Weeks Cottage. In 1977, Rauschenberg acquired the adjacent four-acre bayfront parcel that included the Weeks Cottage. Renovated in 1982 as a guesthouse, the cottage serves as the resident artists’ gathering area and communal dining room where they often assist the guest chef in preparing their meals.
Waldo Cottage. A former worker’s cabin that became a writer’s studio, it was once located on a nearby bayfront parcel. Rauschenberg bought the cottage during the 1980s and moved it next to Weeks Cottage in 2004. These nearly century-old frame vernacular cottages make for the remote ambiance created to inspire visiting artists.
Bay House. Rauschenberg bought the Bay House property in 1966 with cash and artworks. In 1988, he moved the Bay House to its current location, raising it with pilings, making for ground floor studios and artist residency spaces above.
Bayfront perch. A fragile habitat in peril.

Along the Jungle Road

Zoned for 53-units and wanting to keep as much of property’s earliest plantings, Rauschenberg engineered the Jungle Road as a “meandering path,” from the barrier island’s Captiva Drive west to his Beach House on the gulf.

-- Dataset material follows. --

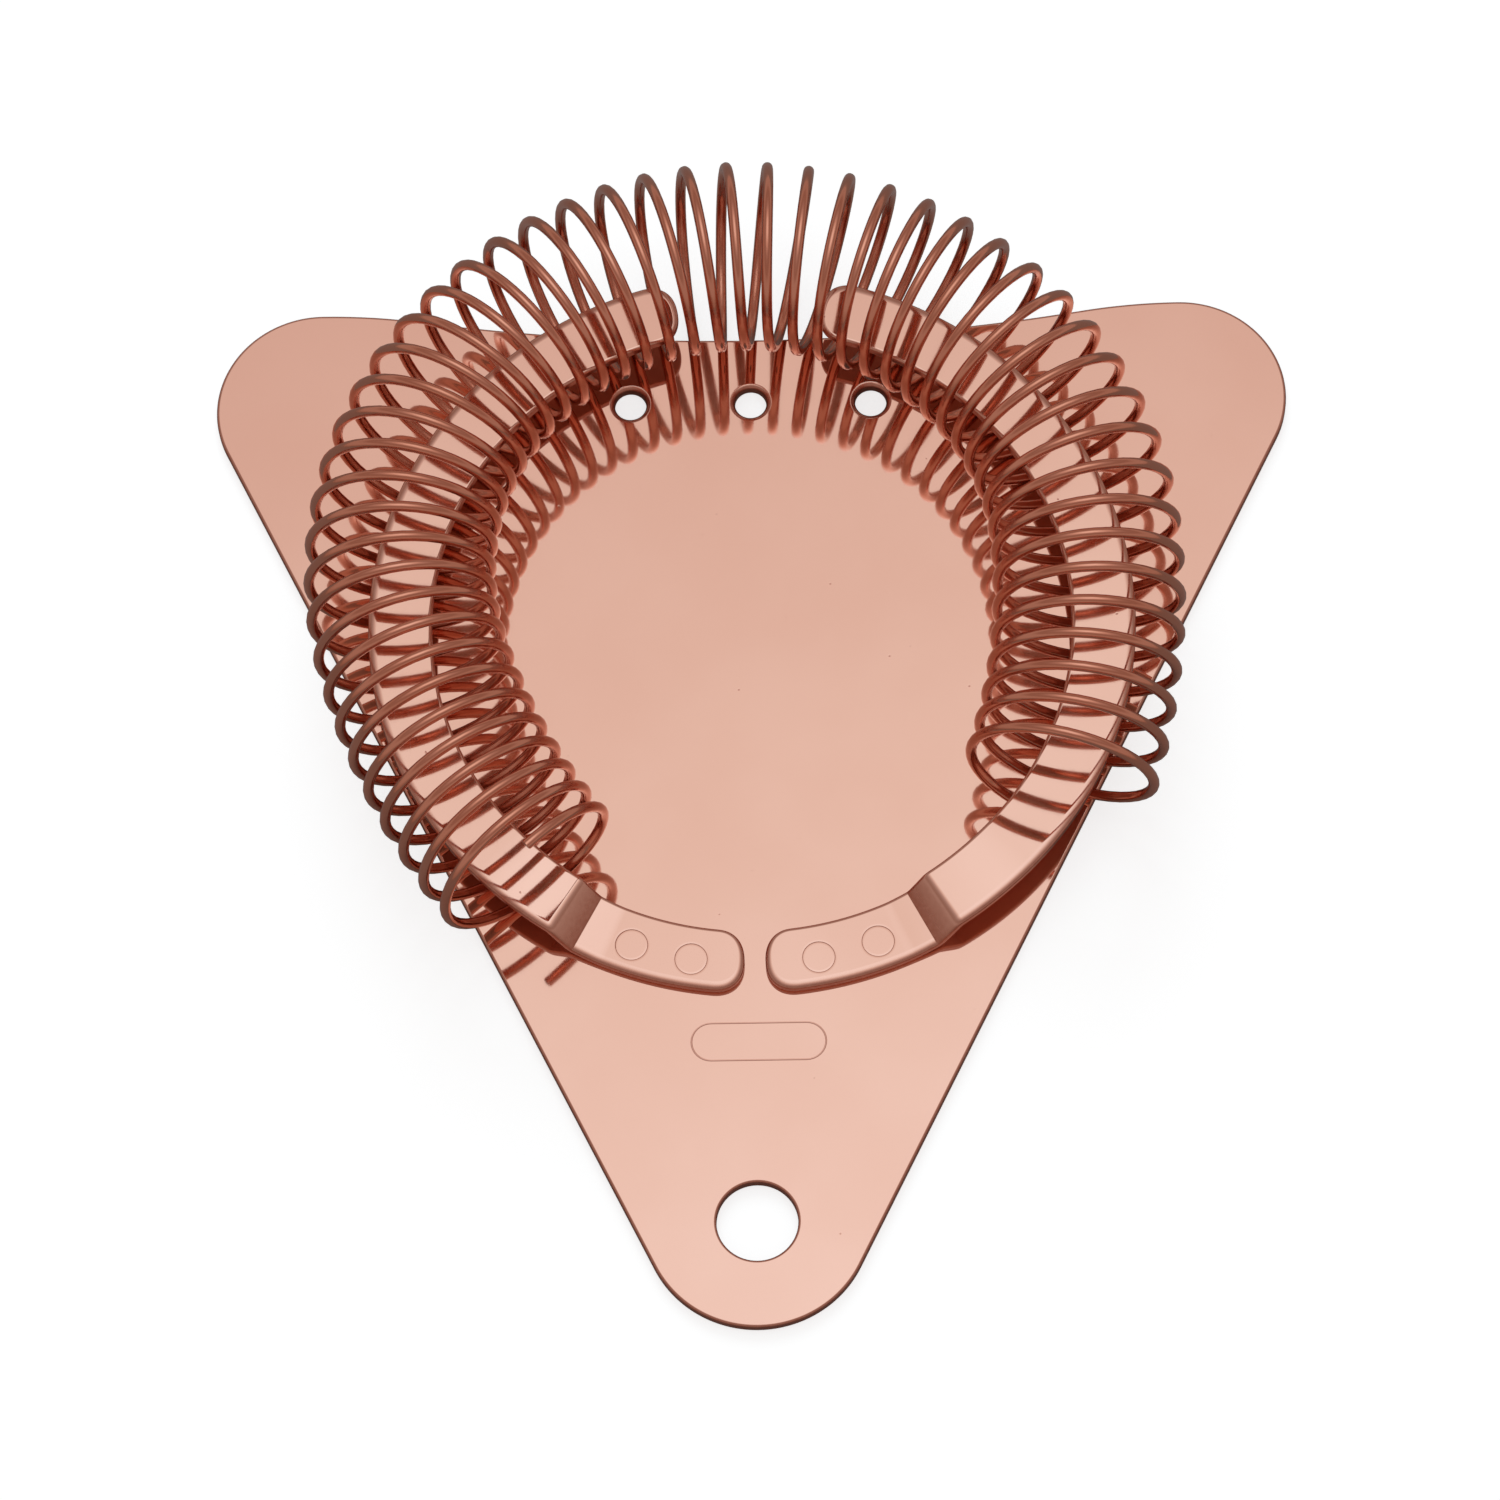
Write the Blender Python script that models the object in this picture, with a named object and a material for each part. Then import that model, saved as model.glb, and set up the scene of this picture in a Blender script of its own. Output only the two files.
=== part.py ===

The Jungle Road, Captiva. A view from the main road west to the Beach House and Gulf of Mexico.
Along the Jungle Road.


Along the Jungle Road.
The Beach House. Acquired in July 1968, Rauschenberg lived here as a permanent resident beginning in 1970 when he utilized the ground floor as his studio. In 1990, he moved to a new house built on an adjacent beachfront parcel. The first floor accommodates three studios with living quarters above.
“Bob’s Chair” anchored at the beachfront end of the Jungle Road.
Beachfront morning. View west from the Beach House. On a clear day Rauschenberg might have imagined being able to see his hometown, Port Arthur, Texas.
Laika Lane Studio. Built in 1955, Rauschenberg bought the property adjacent to his Beach House in 1973, converting it into upstairs studio-administration space and ground-level fabrication areas.
Laika Lane Studio. In 2012, the upper level was converted into a dance studio with wood floors and mirrored walls.

Bayfront

Main Studio, 1990-1993. West elevation. 20 steps above the ground, built for aqua alta, the double doors lead into Rauschenberg’s open 3,200 square-foot studio with a gallery space called the Shotgun Studios, a digital printing area, a sound studio, and a full kitchen. The ground level area house wood and metal fabrication, a screen-printing area, and a dark room, with a separate studio area with a kiln and welding equipment.
Main Studio, 1990-1993. East elevation.


Rauschenberg Residency, Captiva. The Fish House. A Florida architectural treasure. An artist’s ultimate getaway.